We have examined executed copies of the Registration Statement, the Master Indenture, the Amended and Restated Transfer Agreement, filed as Exhibit 4.12 to the Registration Statement (the “Transfer Agreement”), between SCF and the Trust, a form of the Indenture Supplement and such other documents as we have deemed necessary for the purposes of this opinion (collectively, the “Transaction Documents”).
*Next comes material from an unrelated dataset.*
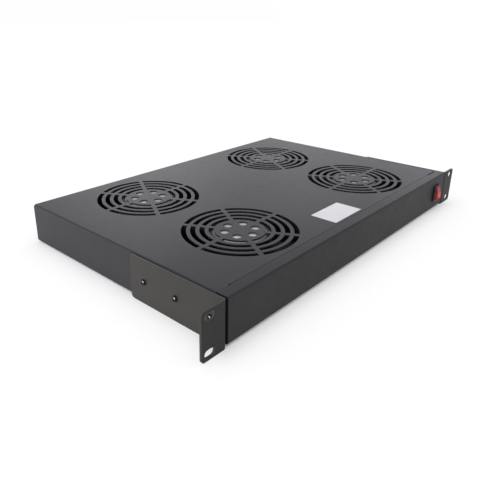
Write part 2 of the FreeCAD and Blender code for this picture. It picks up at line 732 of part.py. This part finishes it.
def switch_rocker():
    """Rocker with a slightly raised middle and a pivot pin each side, at rest with its top end pressed in."""
    tilt = math.radians(ROCKER_TILT)

    def levelled(depth, height):
        """From the pressed position back to the middle position, about the pivot."""
        y = depth * math.cos(tilt) - height * math.sin(tilt)
        z = depth * math.sin(tilt) + height * math.cos(tilt)
        return (y, z)

    corner = levelled(-ROCKER_FACE, ROCKER_HALF)
    heel = levelled(-ROCKER_HEEL, ROCKER_HALF)
    half = [corner, heel, ROCKER_WAIST]
    ridge = corner[0] - ROCKER_RIDGE
    outline = [(ridge, 0.0)] + half
    outline += [(y, -z) for y, z in reversed(half)]
    x_low = SWITCH_X - ROCKER_WIDTH / 2
    points = [Vector(x_low, pivot_y() + y, SWITCH_Z + z) for y, z in outline]
    rocker = prism(points, X_AXIS * ROCKER_WIDTH)
    front = pivot_y() + ridge

    def is_face_edge(centre, edge):
        between = abs(centre.x - SWITCH_X) < 0.1 and abs(centre.z - SWITCH_Z) < 0.1
        return centre.y < front + ROCKER_RIDGE + 0.1 and not between

    rocker = round_edges(rocker, ROCKER_ROUND, is_face_edge)
    pin_start = Vector(SWITCH_X - SWITCH_BODY_WIDTH / 2 + 0.1, pivot_y(), SWITCH_Z)
    pin = rod(ROCKER_PIN_R, pin_start, X_AXIS, SWITCH_BODY_WIDTH - 0.2)
    rocker = rocker.fuse(pin).removeSplitter()
    rocker.rotate(Vector(SWITCH_X, pivot_y(), SWITCH_Z), X_AXIS, -ROCKER_TILT)
    return rocker


def switch_terminals():
    """Three blades out of the back of the switch."""
    y_back = Y_FRONT + SWITCH_BODY_DEPTH
    blades = []
    for z in (-SWITCH_LUG_PITCH, 0.0, SWITCH_LUG_PITCH):
        blades.append(
            block(
                (SWITCH_X - 2.4, SWITCH_X + 2.4),
                (y_back, y_back + SWITCH_LUG),
                (SWITCH_Z + z - 0.4, SWITCH_Z + z + 0.4),
            )
        )
    return Part.makeCompound(blades)


# ---- Power inlet ----------------------------------------------------------------------------------


def chamfered_outline(width, height, cut, y):
    """Rectangle with its two upper corners cut off, in a plane across Y."""
    w = width / 2
    h = height / 2
    points = [(-w, -h), (w, -h), (w, h - cut), (w - cut, h), (-w + cut, h), (-w, h - cut)]
    return [Vector(INLET_X + x, y, INLET_Z + z) for x, z in points]


def power_inlet():
    """Three-pole appliance inlet: flange outside the rear panel, body inside, open well."""
    flange_w, flange_h, flange_t = INLET_FLANGE
    body_w, body_h, body_d = INLET_BODY
    well_w, well_h, well_d = INLET_WELL
    flange = block(
        (INLET_X - flange_w / 2, INLET_X + flange_w / 2),
        (Y_REAR_PANEL, Y_REAR_PANEL + flange_t),
        (INLET_Z - flange_h / 2, INLET_Z + flange_h / 2),
    )
    flange = round_edges(flange, 6.0, lambda centre, edge: along(edge, Y_AXIS))
    body = prism(
        chamfered_outline(body_w, body_h, 4.5, Y_REAR_PANEL - body_d), Y_AXIS * (body_d + 0.5)
    )
    face = Y_REAR_PANEL + flange_t
    well = prism(chamfered_outline(well_w, well_h, 4.0, face - well_d), Y_AXIS * (well_d + 1.0))
    cutters = [well]
    for side in (-1, 1):
        start = Vector(INLET_X + side * INLET_SCREW_SPAN / 2, Y_REAR_PANEL - 1.0, INLET_Z)
        cutters.append(rod(SMALL_SCREW[2] + 0.1, start, Y_AXIS, flange_t + 2.0))
    inlet = flange.fuse(body).removeSplitter().cut(cutters)
    return inlet.cut(inlet_pins())


def inlet_tab_y():
    """Inner end of the inlet's tabs."""
    return Y_REAR_PANEL - INLET_BODY[2] - INLET_TAB


def inlet_pins():
    """Line, neutral and earth pins, with their tabs inside the tray."""
    face = Y_REAR_PANEL + INLET_FLANGE[2]
    floor = face - INLET_WELL[2]
    pins = []
    for x, z, reach in INLET_PINS:
        pins.append(
            block(
                (INLET_X + x - 1.0, INLET_X + x + 1.0),
                (inlet_tab_y(), floor + reach),
                (INLET_Z + z - 2.0, INLET_Z + z + 2.0),
            )
        )
    return Part.makeCompound(pins)


# ---- Fasteners and label --------------------------------------------------------------------------


def ear_screws():
    """Three screws through each ear."""
    x_seat = X_EAR + EAR_THICK
    shank = EAR_THICK + EAR_STANDOFF + 2 * SHEET + PLAY + NUT_HEIGHT + 1.0
    right = [screw(EAR_SCREW, Vector(x_seat, y, 0), X_AXIS, shank) for y in EAR_SCREW_Y]
    return Part.makeCompound(right + [mirrored(item) for item in right])


def ear_washers():
    """Washers that hold each ear off the cover."""
    right = []
    for y in EAR_SCREW_Y:
        start = Vector(HALF_WIDTH, y, 0)
        washer = rod(EAR_WASHER_R, start, X_AXIS, EAR_STANDOFF)
        right.append(washer.cut(rod(EAR_SCREW[2] + 0.15, start, X_AXIS, EAR_STANDOFF)))
    return Part.makeCompound(right + [mirrored(item) for item in right])


def ear_nuts():
    """Nuts on the inside of the base plate's tabs."""
    x_seat = X_LIP_OUT - SHEET
    seats = [Vector(x_seat, y, 0) for y in EAR_SCREW_Y]
    right = [nut(NUT_FLATS, NUT_HEIGHT, EAR_SCREW[2], seat, X_AXIS * -1) for seat in seats]
    return Part.makeCompound(right + [mirrored(item) for item in right])


def fan_screws():
    """Four screws up through the floor into each fan's lower flange."""
    shank = SHEET + FAN_FLANGE + 0.5
    down = Z_AXIS * -1
    items = []
    for x, y in FAN_CENTRES:
        for screw_x, screw_y in fan_screw_places(x, y):
            items.append(screw(FAN_SCREW, Vector(screw_x, screw_y, Z_FLOOR_LOW), down, shank))
    return Part.makeCompound(items)


def base_screws():
    """Screws up through the channels' bottom returns into the floor."""
    shank = 2 * SHEET + 1.0
    down = Z_AXIS * -1
    places = base_screw_places()
    return Part.makeCompound([screw(BASE_SCREW, Vector(x, y, BODY_LOW), down, shank) for x, y in places])


def rear_cover_screws():
    """Screws through the cover's rear lip into the rear panel."""
    z = rear_screw_z()
    shank = 2 * SHEET + 2.5
    return Part.makeCompound([screw(SMALL_SCREW, Vector(x, Y_REAR, z), Y_AXIS, shank) for x in REAR_SCREW_X])


def inlet_screws():
    """Two screws through the inlet's flange."""
    y_seat = Y_REAR_PANEL + INLET_FLANGE[2]
    shank = INLET_FLANGE[2] + SHEET + NUT_HEIGHT + 1.0
    places = [INLET_X + side * INLET_SCREW_SPAN / 2 for side in (-1, 1)]
    return Part.makeCompound([screw(SMALL_SCREW, Vector(x, y_seat, INLET_Z), Y_AXIS, shank) for x in places])


def inlet_nuts():
    """Nuts for the inlet's screws, inside the rear panel."""
    y_seat = Y_REAR_PANEL - SHEET
    items = []
    for side in (-1, 1):
        seat = Vector(INLET_X + side * INLET_SCREW_SPAN / 2, y_seat, INLET_Z)
        items.append(nut(NUT_FLATS, NUT_HEIGHT, SMALL_SCREW[2], seat, Y_AXIS * -1))
    return Part.makeCompound(items)


def cover_label():
    """Blank self-adhesive label on the cover."""
    width, depth, thick = LABEL_SIZE
    y = Y_FRONT + LABEL_FROM_FRONT
    return block(
        (LABEL_CENTRE_X - width / 2, LABEL_CENTRE_X + width / 2),
        (y - depth / 2, y + depth / 2),
        (BODY_HIGH, BODY_HIGH + thick),
    )


# ---- Terminal block -------------------------------------------------------------------------------


def terminal_block():
    """Stepped terminal block on the floor between the fans."""
    y = (Y_FAN_MID - BLOCK_SIZE[1] / 2, Y_FAN_MID + BLOCK_SIZE[1] / 2)
    shoulder = Z_FLOOR + BLOCK_SHOULDER
    top = Z_FLOOR + BLOCK_SIZE[2]
    points = [
        (y[0], Z_FLOOR),
        (y[1], Z_FLOOR),
        (y[1], shoulder),
        (y[1] - BLOCK_STEP, shoulder),
        (y[1] - BLOCK_STEP, top),
        (y[0] + BLOCK_STEP, top),
        (y[0] + BLOCK_STEP, shoulder),
        (y[0], shoulder),
    ]
    half = BLOCK_SIZE[0] / 2
    body = prism([Vector(-half, v, w) for v, w in points], X_AXIS * BLOCK_SIZE[0])
    z = (top - BLOCK_WELL_DEPTH, top + 1.0)
    return body.cut([disc(BLOCK_WELL_R, x, y, z) for x, y in block_wells()])


def block_wells():
    """Places of the terminal screws."""
    return [(i * BLOCK_PITCH, Y_FAN_MID + j * BLOCK_PITCH * 0.6) for i in (-1, 0, 1) for j in (-1, 1)]


def terminal_screws():
    """Grub screws in the wells of the terminal block."""
    z = Z_FLOOR + BLOCK_SIZE[2] - BLOCK_WELL_DEPTH
    return Part.makeCompound([disc(BLOCK_WELL_R - 0.2, x, y, (z, z + 3.0)) for x, y in block_wells()])


# ---- Build ----------------------------------------------------------------------------------------

save("top_cover", top_cover())
save("front_panel", front_panel())
save("rear_panel", rear_panel())
save("base_plate", base_plate())
ear = right_ear()
save("right_rack_ear", ear)
save("left_rack_ear", mirrored(ear))

rotor = rotor_at_origin()
for number, (fan_x, fan_y) in enumerate(FAN_CENTRES, start=1):
    save(f"fan_frame_{number}", fan_frame(fan_x, fan_y))
    save(f"fan_motor_cap_{number}", motor_cap(fan_x, fan_y))
    save(f"fan_stator_{number}", stator(fan_x, fan_y))
    save(f"fan_coils_{number}", coils(fan_x, fan_y))
    save(f"fan_bearings_{number}", bearings(fan_x, fan_y))
    save(f"fan_shaft_{number}", shaft(fan_x, fan_y))
    placed = rotor.copy()
    placed.translate(Vector(fan_x, fan_y, hub_low()))
    save(f"fan_rotor_{number}", placed)

save("switch_housing", switch_housing())
save("switch_rocker", switch_rocker())
save("switch_terminals", switch_terminals())
save("power_inlet", power_inlet())
save("inlet_pins", inlet_pins())
save("ear_screws", ear_screws())
save("ear_nuts", ear_nuts())
save("fan_screws", fan_screws())
save("rear_cover_screws", rear_cover_screws())
save("inlet_screws", inlet_screws())
save("inlet_nuts", inlet_nuts())
save("cover_label", cover_label())
save("terminal_block", terminal_block())
save("terminal_screws", terminal_screws())
save("ear_washers", ear_washers())
save("base_screws", base_screws())
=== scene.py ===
import bpy
import math
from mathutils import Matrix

# A one-unit rack fan tray in black powder-coated steel, in a plain white studio.
# Lengths are in metres, in the part's own frame: X to the right seen from the front, Y to the rear, Z up.
# Nothing is modelled here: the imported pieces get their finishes, and a floor, a world and a camera are added.

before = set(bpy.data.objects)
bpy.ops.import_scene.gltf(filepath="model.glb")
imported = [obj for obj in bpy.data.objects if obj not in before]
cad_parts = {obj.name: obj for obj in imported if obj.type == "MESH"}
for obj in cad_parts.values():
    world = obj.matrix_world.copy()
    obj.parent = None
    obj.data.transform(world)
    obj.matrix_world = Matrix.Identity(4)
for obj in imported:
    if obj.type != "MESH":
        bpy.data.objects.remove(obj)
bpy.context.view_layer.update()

# ---- Places on the part ---------------------------------------------------------------------------

BODY_HALF_WIDTH = 0.2122
FAN_HALF_PITCH = (0.1105, 0.0684)
FAN_ROWS_MID_Y = 0.1419
ROCKER_MID = (0.1880, 0.0009)

# The gap between a side wall and its ear, where the coat is darkened with painted shade: where it starts and
# ends in X beyond the wall, and in Y
EAR_GAP_START = (-0.0003, -0.0001)
EAR_GAP_END = (0.0015, 0.0017)
EAR_REAR_Y = 0.1135
EAR_REAR_BLEND = 0.002

# The ear screws: the first one's Y and their pitch; the painted highlight's shift in Y and Z, and its radii
EAR_SCREW_FIRST_Y = 0.0137
EAR_SCREW_PITCH = 0.0400
GLINT_SHIFT = (-0.0004, 0.0009)
GLINT_RADII = (0.0007, 0.0013)

# The fan cap: radii of the foil's edge and of the rim, each over a short blend
CAP_FOIL_EDGE = (0.0224, 0.0227)
CAP_RIM_EDGE = (0.0254, 0.0257)

# The rocker's painted shade: the upper part in Z above its middle, the side edges in X from its middle, and the
# well in Y
ROCKER_UPPER_SHADE = (0.0004, 0.0030)
ROCKER_EDGE_SHADE = (0.0030, 0.0060)
ROCKER_WELL_SHADE = (-0.0050, -0.0015)

# Powder coat roughness: level faces, and what is added on upright faces and in the ears' gap
COAT_ROUGH = (0.29, 0.33)
UPRIGHT_DULL = 0.16
UPRIGHT_ROUGH = 0.47
GAP_DULL = 0.40

# ---- Places in the studio -------------------------------------------------------------------------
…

We are familiar with the proceedings taken by SCF in connection with the authorization of the issuances and the sales of the Notes, and have examined such documents and such questions of law and fact as we have deemed necessary in order to express the opinion hereafter stated.

 

We are opining herein as to the effect on the subject transactions of only United States federal law, the laws of the State of New York, the Limited Liability Company Act of the State of Delaware and the Delaware Statutory Trust Act and we express no opinion with respect to the applicability thereto or the effect thereon of the laws of any other jurisdiction or as to any matters of municipal law or the laws of any local agencies within any state.

 

Mayer Brown is a global services provider comprising an association of legal practices that are separate entities including
Mayer Brown LLP (Illinois, USA), Mayer Brown International LLP (England & Wales), Mayer Brown (a Hong Kong partnership)
and Tauil & Chequer Advogados (a Brazilian law partnership).

  

 

 

 

 

Synchrony Card Funding, LLC  
July 17, 2024
Page 2

 

We have assumed for the purposes of the opinions set forth below that the Notes will be issued in Tranches created as described in the Registration Statement and that the Notes will, at SCF’s direction, be sold by the Trust or SCF to the underwriters named in the related prospectus for such Notes for reasonably equivalent consideration.

 

In rendering the opinions set forth herein, we have relied upon and assumed:

 

A.The genuineness of all signatures, the authenticity of all writings submitted to us as originals, the conformity to original writings of all copies submitted to us as certified or photostatic copies, and the legal competence and capacity of all natural persons;

 

B.The truth and accuracy of all certificates and representations, writings and records reviewed by us and referred to above, including the representations and warranties made in the Transaction Documents, in each case with respect to the factual matters set forth therein;

 

C.All parties to the Transaction Documents (other than SCF and the Trust) are validly existing, and in good standing under the laws of their respective jurisdictions of organization and have the requisite organizational power to enter into such Transaction Documents;

 

D.Except to the extent that we expressly opine as to any of the following matters with respect to a particular party below: (i) the execution and delivery of the Transaction Documents have been duly authorized by all necessary organizational proceedings on the part of all parties (other than SCF and the Trust) to each such document; and (ii) the Transaction Documents constitute the legal, valid and binding obligations of all such parties (other than SCF and the Trust), enforceable against such parties in accordance with their respective terms; and

 

E.There are no other agreements or understandings, whether oral or written, among any or all of the parties that would alter the agreements set forth in the Transaction Documents.

 

On the basis of the foregoing examination and assumptions, and upon consideration of applicable law, it is our opinion that the Notes when executed, authenticated and delivered as specified in the Indenture and delivered against the payment of consideration specified in the related underwriting agreement, will be legal and binding obligations of the Trust, enforceable against the Trust in accordance with their terms.

 

 

 

  

 

Synchrony Card Funding, LLC  
July 17, 2024
Page 3

 

Our opinion set forth above is subject to the effects of bankruptcy, insolvency, fraudulent conveyance, reorganization, moratorium and other similar laws relating to or affecting creditors’ rights generally and general equitable principles (whether considered in a proceeding in equity or at law) and by the discretion of the court before which any proceeding therefore may be brought.

 

We hereby consent to the filing of this letter as part of the Registration Statement and to the references to this firm under the heading “Legal Matters” in the Prospectus, without admitting that we are “experts” within the meaning of the Act or the rules and regulations of the Commission issued thereunder, with respect to any part of the Registration Statement, including this opinion as an exhibit.